** START OF AVAILABLE RECORDS **

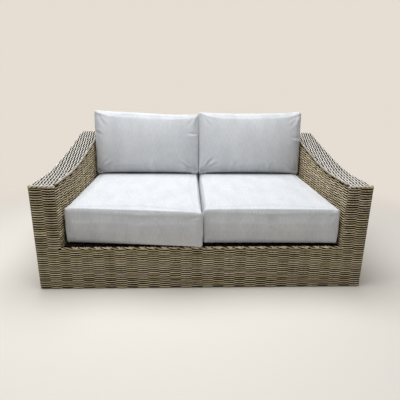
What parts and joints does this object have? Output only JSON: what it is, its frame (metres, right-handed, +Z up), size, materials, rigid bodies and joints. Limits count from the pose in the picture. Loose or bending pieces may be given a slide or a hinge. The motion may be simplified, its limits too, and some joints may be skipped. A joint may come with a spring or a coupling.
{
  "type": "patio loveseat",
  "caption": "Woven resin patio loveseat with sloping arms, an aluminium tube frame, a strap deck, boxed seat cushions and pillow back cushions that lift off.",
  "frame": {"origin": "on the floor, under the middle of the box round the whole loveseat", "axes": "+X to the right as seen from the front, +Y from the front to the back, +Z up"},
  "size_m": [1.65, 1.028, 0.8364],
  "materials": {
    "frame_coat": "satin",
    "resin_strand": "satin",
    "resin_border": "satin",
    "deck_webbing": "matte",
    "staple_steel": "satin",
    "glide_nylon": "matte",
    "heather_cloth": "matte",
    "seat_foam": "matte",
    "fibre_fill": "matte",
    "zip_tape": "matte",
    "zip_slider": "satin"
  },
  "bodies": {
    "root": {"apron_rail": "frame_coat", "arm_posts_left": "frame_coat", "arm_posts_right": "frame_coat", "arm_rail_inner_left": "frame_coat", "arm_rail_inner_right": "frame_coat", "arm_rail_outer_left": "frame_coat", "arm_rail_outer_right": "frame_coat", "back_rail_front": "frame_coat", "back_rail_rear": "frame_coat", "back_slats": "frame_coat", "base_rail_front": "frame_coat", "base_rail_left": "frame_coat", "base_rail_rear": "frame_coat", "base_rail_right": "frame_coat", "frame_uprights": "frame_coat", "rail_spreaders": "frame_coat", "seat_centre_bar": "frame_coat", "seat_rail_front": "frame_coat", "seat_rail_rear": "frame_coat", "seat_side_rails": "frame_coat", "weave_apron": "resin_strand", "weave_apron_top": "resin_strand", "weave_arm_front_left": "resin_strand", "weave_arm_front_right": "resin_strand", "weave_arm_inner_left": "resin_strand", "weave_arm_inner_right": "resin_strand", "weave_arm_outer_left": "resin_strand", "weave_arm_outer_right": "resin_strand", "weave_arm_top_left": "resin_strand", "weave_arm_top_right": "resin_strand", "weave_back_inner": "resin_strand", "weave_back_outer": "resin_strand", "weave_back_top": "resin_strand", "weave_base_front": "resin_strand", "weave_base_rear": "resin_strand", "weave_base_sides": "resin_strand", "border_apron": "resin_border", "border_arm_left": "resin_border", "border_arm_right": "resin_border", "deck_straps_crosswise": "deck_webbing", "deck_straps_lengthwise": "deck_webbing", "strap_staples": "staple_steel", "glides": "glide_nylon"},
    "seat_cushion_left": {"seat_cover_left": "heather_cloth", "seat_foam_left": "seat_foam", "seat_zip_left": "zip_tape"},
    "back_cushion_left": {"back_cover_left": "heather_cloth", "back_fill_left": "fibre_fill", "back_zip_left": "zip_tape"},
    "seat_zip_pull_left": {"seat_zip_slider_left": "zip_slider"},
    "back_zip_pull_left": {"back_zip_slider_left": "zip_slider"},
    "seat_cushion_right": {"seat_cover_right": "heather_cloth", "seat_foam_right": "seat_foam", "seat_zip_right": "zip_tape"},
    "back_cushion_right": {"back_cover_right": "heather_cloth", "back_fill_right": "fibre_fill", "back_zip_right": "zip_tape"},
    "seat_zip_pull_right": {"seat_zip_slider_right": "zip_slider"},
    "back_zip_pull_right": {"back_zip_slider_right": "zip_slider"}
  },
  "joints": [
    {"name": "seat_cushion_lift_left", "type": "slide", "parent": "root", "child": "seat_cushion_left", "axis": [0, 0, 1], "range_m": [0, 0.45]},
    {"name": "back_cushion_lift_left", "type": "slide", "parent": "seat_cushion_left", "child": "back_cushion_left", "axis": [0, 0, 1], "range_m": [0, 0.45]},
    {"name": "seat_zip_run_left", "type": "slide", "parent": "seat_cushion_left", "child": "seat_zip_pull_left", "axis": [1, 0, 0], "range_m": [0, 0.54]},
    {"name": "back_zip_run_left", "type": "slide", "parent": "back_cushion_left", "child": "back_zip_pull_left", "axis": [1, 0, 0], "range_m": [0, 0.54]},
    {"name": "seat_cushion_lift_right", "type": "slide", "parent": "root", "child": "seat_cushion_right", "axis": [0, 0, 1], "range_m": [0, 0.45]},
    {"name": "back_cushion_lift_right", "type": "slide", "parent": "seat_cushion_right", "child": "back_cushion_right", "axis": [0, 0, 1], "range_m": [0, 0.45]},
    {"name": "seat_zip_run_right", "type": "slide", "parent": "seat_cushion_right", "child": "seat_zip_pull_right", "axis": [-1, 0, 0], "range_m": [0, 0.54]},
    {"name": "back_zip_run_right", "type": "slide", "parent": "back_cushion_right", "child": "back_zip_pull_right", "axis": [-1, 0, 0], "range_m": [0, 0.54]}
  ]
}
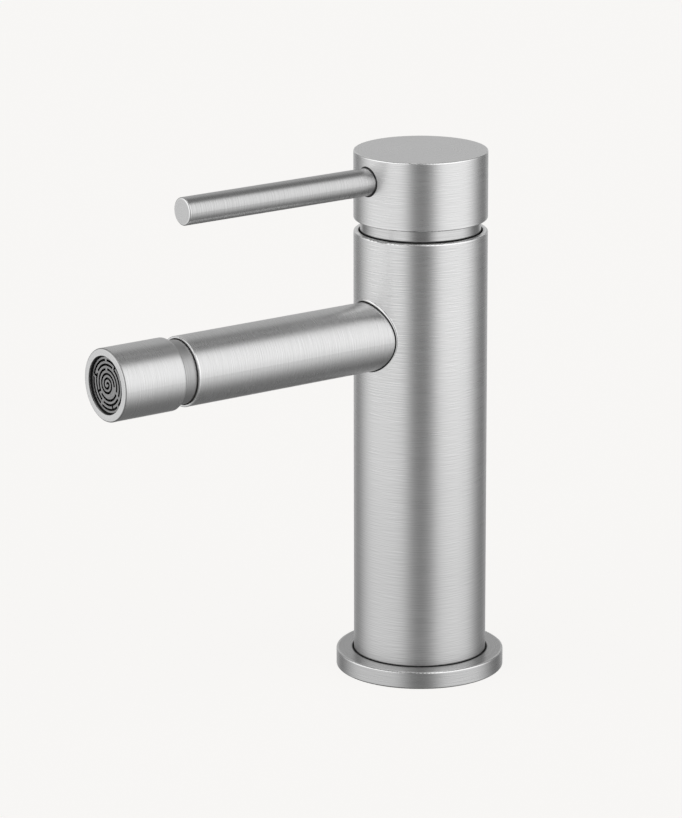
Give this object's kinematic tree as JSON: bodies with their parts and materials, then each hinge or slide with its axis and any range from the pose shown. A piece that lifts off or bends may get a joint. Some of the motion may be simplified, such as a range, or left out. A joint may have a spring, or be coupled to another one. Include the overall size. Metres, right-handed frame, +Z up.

** END OF AVAILABLE RECORDS **

- **DIRECTIONS**:
Give all the records again. Match them exactly.

- **EXERCISE OUTPUT**:
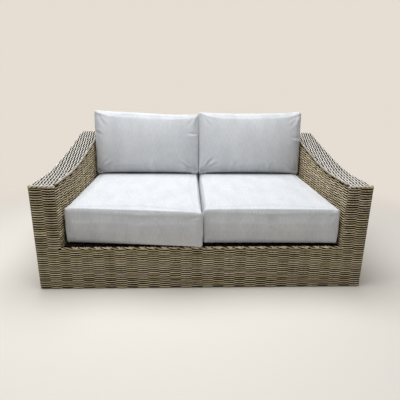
What parts and joints does this object have? Output only JSON: what it is, its frame (metres, right-handed, +Z up), size, materials, rigid bodies and joints. Limits count from the pose in the picture. Loose or bending pieces may be given a slide or a hinge. The motion may be simplified, its limits too, and some joints may be skipped. A joint may come with a spring or a coupling.
{
  "type": "patio loveseat",
  "caption": "Woven resin patio loveseat with sloping arms, an aluminium tube frame, a strap deck, boxed seat cushions and pillow back cushions that lift off.",
  "frame": {"origin": "on the floor, under the middle of the box round the whole loveseat", "axes": "+X to the right as seen from the front, +Y from the front to the back, +Z up"},
  "size_m": [1.65, 1.028, 0.8364],
  "materials": {
    "frame_coat": "satin",
    "resin_strand": "satin",
    "resin_border": "satin",
    "deck_webbing": "matte",
    "staple_steel": "satin",
    "glide_nylon": "matte",
    "heather_cloth": "matte",
    "seat_foam": "matte",
    "fibre_fill": "matte",
    "zip_tape": "matte",
    "zip_slider": "satin"
  },
  "bodies": {
    "root": {"apron_rail": "frame_coat", "arm_posts_left": "frame_coat", "arm_posts_right": "frame_coat", "arm_rail_inner_left": "frame_coat", "arm_rail_inner_right": "frame_coat", "arm_rail_outer_left": "frame_coat", "arm_rail_outer_right": "frame_coat", "back_rail_front": "frame_coat", "back_rail_rear": "frame_coat", "back_slats": "frame_coat", "base_rail_front": "frame_coat", "base_rail_left": "frame_coat", "base_rail_rear": "frame_coat", "base_rail_right": "frame_coat", "frame_uprights": "frame_coat", "rail_spreaders": "frame_coat", "seat_centre_bar": "frame_coat", "seat_rail_front": "frame_coat", "seat_rail_rear": "frame_coat", "seat_side_rails": "frame_coat", "weave_apron": "resin_strand", "weave_apron_top": "resin_strand", "weave_arm_front_left": "resin_strand", "weave_arm_front_right": "resin_strand", "weave_arm_inner_left": "resin_strand", "weave_arm_inner_right": "resin_strand", "weave_arm_outer_left": "resin_strand", "weave_arm_outer_right": "resin_strand", "weave_arm_top_left": "resin_strand", "weave_arm_top_right": "resin_strand", "weave_back_inner": "resin_strand", "weave_back_outer": "resin_strand", "weave_back_top": "resin_strand", "weave_base_front": "resin_strand", "weave_base_rear": "resin_strand", "weave_base_sides": "resin_strand", "border_apron": "resin_border", "border_arm_left": "resin_border", "border_arm_right": "resin_border", "deck_straps_crosswise": "deck_webbing", "deck_straps_lengthwise": "deck_webbing", "strap_staples": "staple_steel", "glides": "glide_nylon"},
    "seat_cushion_left": {"seat_cover_left": "heather_cloth", "seat_foam_left": "seat_foam", "seat_zip_left": "zip_tape"},
    "back_cushion_left": {"back_cover_left": "heather_cloth", "back_fill_left": "fibre_fill", "back_zip_left": "zip_tape"},
    "seat_zip_pull_left": {"seat_zip_slider_left": "zip_slider"},
    "back_zip_pull_left": {"back_zip_slider_left": "zip_slider"},
    "seat_cushion_right": {"seat_cover_right": "heather_cloth", "seat_foam_right": "seat_foam", "seat_zip_right": "zip_tape"},
    "back_cushion_right": {"back_cover_right": "heather_cloth", "back_fill_right": "fibre_fill", "back_zip_right": "zip_tape"},
    "seat_zip_pull_right": {"seat_zip_slider_right": "zip_slider"},
    "back_zip_pull_right": {"back_zip_slider_right": "zip_slider"}
  },
  "joints": [
    {"name": "seat_cushion_lift_left", "type": "slide", "parent": "root", "child": "seat_cushion_left", "axis": [0, 0, 1], "range_m": [0, 0.45]},
    {"name": "back_cushion_lift_left", "type": "slide", "parent": "seat_cushion_left", "child": "back_cushion_left", "axis": [0, 0, 1], "range_m": [0, 0.45]},
    {"name": "seat_zip_run_left", "type": "slide", "parent": "seat_cushion_left", "child": "seat_zip_pull_left", "axis": [1, 0, 0], "range_m": [0, 0.54]},
    {"name": "back_zip_run_left", "type": "slide", "parent": "back_cushion_left", "child": "back_zip_pull_left", "axis": [1, 0, 0], "range_m": [0, 0.54]},
    {"name": "seat_cushion_lift_right", "type": "slide", "parent": "root", "child": "seat_cushion_right", "axis": [0, 0, 1], "range_m": [0, 0.45]},
    {"name": "back_cushion_lift_right", "type": "slide", "parent": "seat_cushion_right", "child": "back_cushion_right", "axis": [0, 0, 1], "range_m": [0, 0.45]},
    {"name": "seat_zip_run_right", "type": "slide", "parent": "seat_cushion_right", "child": "seat_zip_pull_right", "axis": [-1, 0, 0], "range_m": [0, 0.54]},
    {"name": "back_zip_run_right", "type": "slide", "parent": "back_cushion_right", "child": "back_zip_pull_right", "axis": [-1, 0, 0], "range_m": [0, 0.54]}
  ]
}
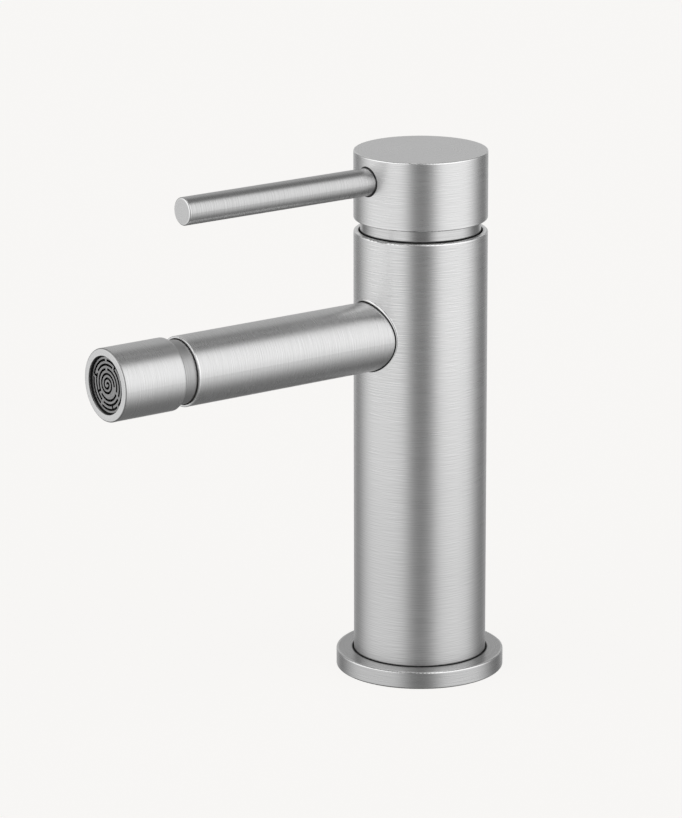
Give this object's kinematic tree as JSON: bodies with their parts and materials, then each hinge or slide with its axis and any range from the pose shown. A piece that lifts off or bends may get a joint. Some of the motion may be simplified, such as a range, or left out. A joint may have a spring, or be coupled to another one. Include the overall size. Metres, right-handed frame, +Z up.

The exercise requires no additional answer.